Anthony Sampson, Writer born

Anthony Sampson

*Anthony Sampson was born on this date in 1926. He was a white British writer and journalist.

Anthony Terrell Seward Sampson was born in Billingham, County Durham, and was educated at Westminster School. In 1944 he joined the Royal Navy, and by the time he left in 1947, he was a sub-lieutenant in the RN Volunteer Reserve. He then studied English at Christ Church, Oxford. 

He married on his return from South Africa. His Sally was a Justice of the Peace and was a bench chairman of the Youth Court at Camberwell. In 1951 Sampson went to Johannesburg, South Africa, to become editor of the magazine Drum, remaining there for four years. Organizing the newspaper, Sampson nurtured the talent of Black African writers and journalistic thoroughbreds like Henry Nxumalo, Todd Matshikiza, and Can Themba.

Sampson was a friend of Nelson Mandela in the 1950s before he became politically active.

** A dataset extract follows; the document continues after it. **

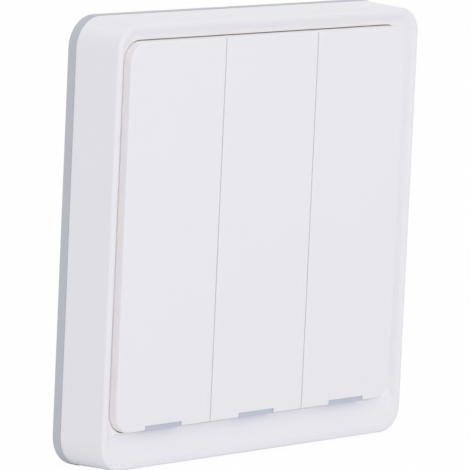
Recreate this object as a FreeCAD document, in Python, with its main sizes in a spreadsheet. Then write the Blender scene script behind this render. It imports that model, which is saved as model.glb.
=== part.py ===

After his return to the United Kingdom, he joined the editorial staff of The Observer, where he worked from 1955 to 1966. He also advised Nelson Mandela on Mandela's 1964 defense speech at the trial, which led to his conviction for life. He wrote a series of books, starting with Anatomy of Britain (1962). He explored the workings of the British state and other major social institutions, particularly the large corporation. He was the grandson of the linguist John Sampson, of whom he wrote a biography, The Scholar Gypsy: The Quest For A Family Secret (1997). Sampson attended the Rivonia Trial in support of Mandela and other ANC leaders, and in 1999 he published the authorized biography of Mandela.

He was interested in broad political and economic power structures but also saw power as personal. He occasionally offered psychoanalytical interpretations of power players, as in these passages from The Money Lenders: "[Bankers] seem especially conscious of time, always aware that time is money. There is always a sense of restraint and tension. (Is it part of the connection Freud observed between compulsive neatness, anal eroticism, and interest in money?)". He was also a founding member of the now-defunct Social Democratic Party (SDP).

Anthony Sampson died on December 18, 2004. Sampson's archive, cataloged by the Bodleian Library, was made public for the first time in 2012.